For a high-usage two-car household, is tiered or time-of-use Alectra billing cheaper?+
Time-of-use almost always, because a two-EV home is the household most likely to push past the monthly tiered quota and pay the steeper overage rate. Time-of-use has no such ceiling and rewards the hour of the charge instead, letting both cars stay in the cheapest band however many kilowatt-hours they need. The bigger your nightly load, the wider that gap grows.
Is Ontario's ultra-low overnight plan worth switching to for two EVs on Alectra?+
It can be, since a household charging two cars overnight and using little daytime power is close to the ideal candidate. The catch is the higher on-peak rate, which bites if someone is home running central air, a pool pump, or a range through the day. Weigh your overnight charging against your daytime use, then ask Alectra, keeping in mind there are limits on how often you can switch plans.

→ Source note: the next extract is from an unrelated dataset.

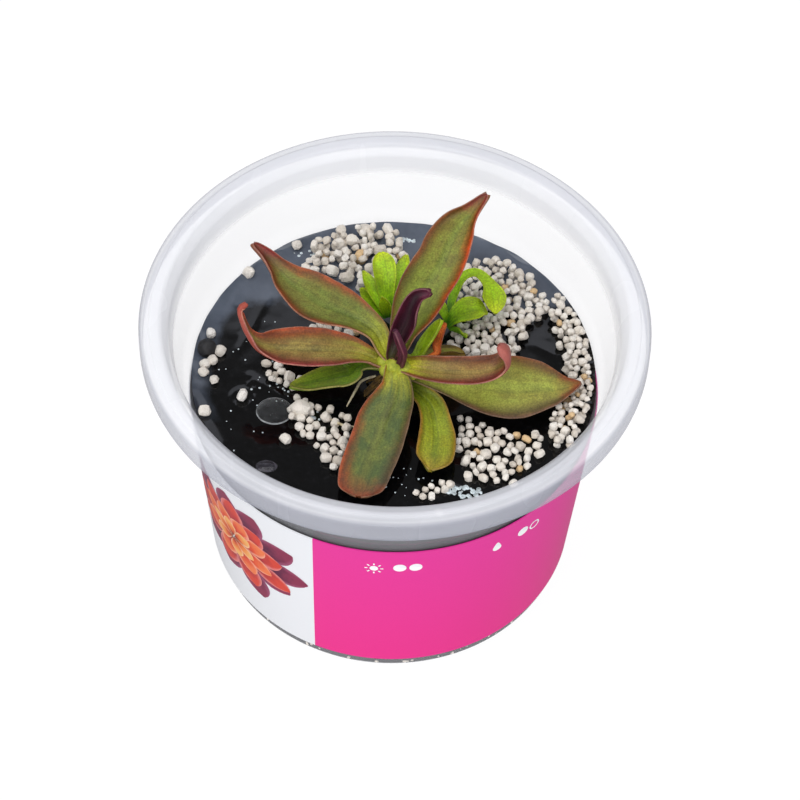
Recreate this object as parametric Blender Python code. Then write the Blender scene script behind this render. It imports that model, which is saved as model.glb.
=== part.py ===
"""Potted butterwort: a rosette of fleshy leaves on black growing gel in a clear round cup.

The cup stands on its foot ring with the middle of that ring at the origin, +Z up, and its
printed panel faces -Y. Sizes and places below are in millimetres, and MM turns them into metres
where a mesh is made. Heights are given over a level that lies DATUM above the surface the foot
ring stands on, and each mesh is raised by DATUM when it is made.
"""
import math
import random
from dataclasses import dataclass

import bmesh
import bpy
from mathutils import Matrix, Vector

MM = 0.001
CLEARANCE = 0.3
DATUM = 1.6

# Cup: thin-walled, tapered, with a stacking shoulder and a skirted rim
RIM_TOP = 66.5
RIM_RADIUS = 50.5
WALL = 0.75
FLOOR_THICKNESS = 0.9
FOOT_RECESS = 1.0
FOOT_INNER_RADIUS = 34.9
BODY_FOOT_RADIUS = 37.3
BODY_TOP_RADIUS = 41.2
BODY_FOOT_HEIGHT = -1.2
SHOULDER_HEIGHT = 48.8
SHOULDER_RISE = 2.4
SHOULDER_STEP = 1.35
COLLAR_TOP_RADIUS = 44.9
COLLAR_TOP_DROP = 1.9
LAND_INNER_RADIUS = 46.5
LAND_OUTER_RADIUS = 48.3
LIP_STEP = 0.25
SKIRT_DEPTH = 5.2
FOOT_EDGE = 0.3
COLLAR_FLARE = 0.7
FLANGE_THICKNESS = 1.0
EDGE_ROUND = 0.25
INNER_EDGE = 0.6
OUTER_EDGE = (0.25, 0.85)
TURNED_STEPS = 60

# Label: a printed band that leaves a narrow window at the back
LABEL_BOTTOM = 1.7
LABEL_TOP = 44.5
LABEL_THICKNESS = 0.25
LABEL_WINDOW_DEGREES = 12.0

# Growing gel
GEL_LEVEL = 48.2
GEL_MENISCUS = 0.5
MENISCUS_WIDTH = 1.1
BEAD_PLACE = (-37.9, 4.6, 49.2)
BEAD_RADIUS = 1.95
STEM_PLACE = (0.0, -4.8)
STEM_HOLE_RADIUS = 1.9
STEM_HOLE_DEPTH = 4.0

# Crown, stem and roots
STEM_RADIUS = 1.3
CROWN_RADIUS = 1.9
CROWN_HEIGHT = 56.9
CROWN_HALF_HEIGHT = 2.5
STEM_FLARE = 0.2
ROOT_RADIUS = 0.45
ROOT_TAPER = 1.3
ROOT_TOP = (52.5, 55.0)
ROOT_REACH = (3.2, 5.6)
ROOT_FAN = (150.0, 280.0)
ROOT_COUNT = 9

# Leaf blades
BLADE_THICKNESS = 0.8
SMALL_BLADE_THICKNESS = 0.6
BLADE_COLUMNS = 6

# Pumice grains
GRAIN_RADIUS = (0.75, 1.15)
GRAIN_SPACING = 2.95
GRAIN_JITTER = 0.3
PILE_CHANCE = 0.5
PILE_SHIFT = (0.6, -0.4)
PILE_RISE = 2.2
BED_THICKNESS = 0.6
BED_INSET = 1.3
SEED = 11


def material(name, color, roughness, metallic=0.0, alpha=1.0):
    """Return a Principled material with the given linear colour."""
    mat = bpy.data.materials.new(name)
    mat.use_nodes = True
    shader = mat.node_tree.nodes["Principled BSDF"]
    shader.inputs["Base Color"].default_value = (*color, 1.0)
    shader.inputs["Roughness"].default_value = roughness
    shader.inputs["Metallic"].default_value = metallic
    shader.inputs["Alpha"].default_value = alpha
    mat.diffuse_color = (*color, alpha)
    return mat


def add_object(name, mesh, mat, smooth_angle=35.0):
    """Link an object for the mesh, shaded smooth up to the given angle."""
    mesh.materials.clear()
    mesh.materials.append(mat)
    mesh.shade_smooth()
    mesh.set_sharp_from_angle(angle=math.radians(smooth_angle))
    obj = bpy.data.objects.new(name, mesh)
    bpy.context.collection.objects.link(obj)
    return obj


def mesh_from(bm, name):
    """Turn a bmesh in millimetres into a mesh in metres over the foot and free it."""
    bmesh.ops.translate(bm, vec=(0, 0, DATUM), verts=bm.verts)
    bmesh.ops.scale(bm, vec=(MM, MM, MM), verts=bm.verts)
    mesh = bpy.data.meshes.new(name)
    bm.to_mesh(mesh)
    bm.free()
    return mesh


def turned_mesh(name, profile, steps=TURNED_STEPS):
    """Turn a profile that starts and ends on the Z axis into a closed mesh."""
    bm = bmesh.new()
    points = [bm.verts.new((radius, 0.0, height)) for radius, height in profile]
    edges = [bm.edges.new(pair) for pair in zip(points, points[1:])]
    bmesh.ops.spin(bm, geom=points + edges, cent=(0, 0, 0), axis=(0, 0, 1),
                   angle=2.0 * math.pi, steps=steps, use_merge=True)
    bmesh.ops.remove_doubles(bm, verts=bm.verts, dist=0.001)
    bmesh.ops.recalc_face_normals(bm, faces=bm.faces)
    return mesh_from(bm, name)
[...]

How does scheduling change the Alectra bill for a larger Richmond Hill household?+
It moves the energy line, which is the only part of the statement your charging habits touch and a bigger share of the bill when two larger EVs are involved. The delivery and regulatory lines bill the same amount around the clock, so any saving lands on the energy figure rather than the grand total. Compare that energy line month over month once both cars run overnight to see exactly what the discipline returned.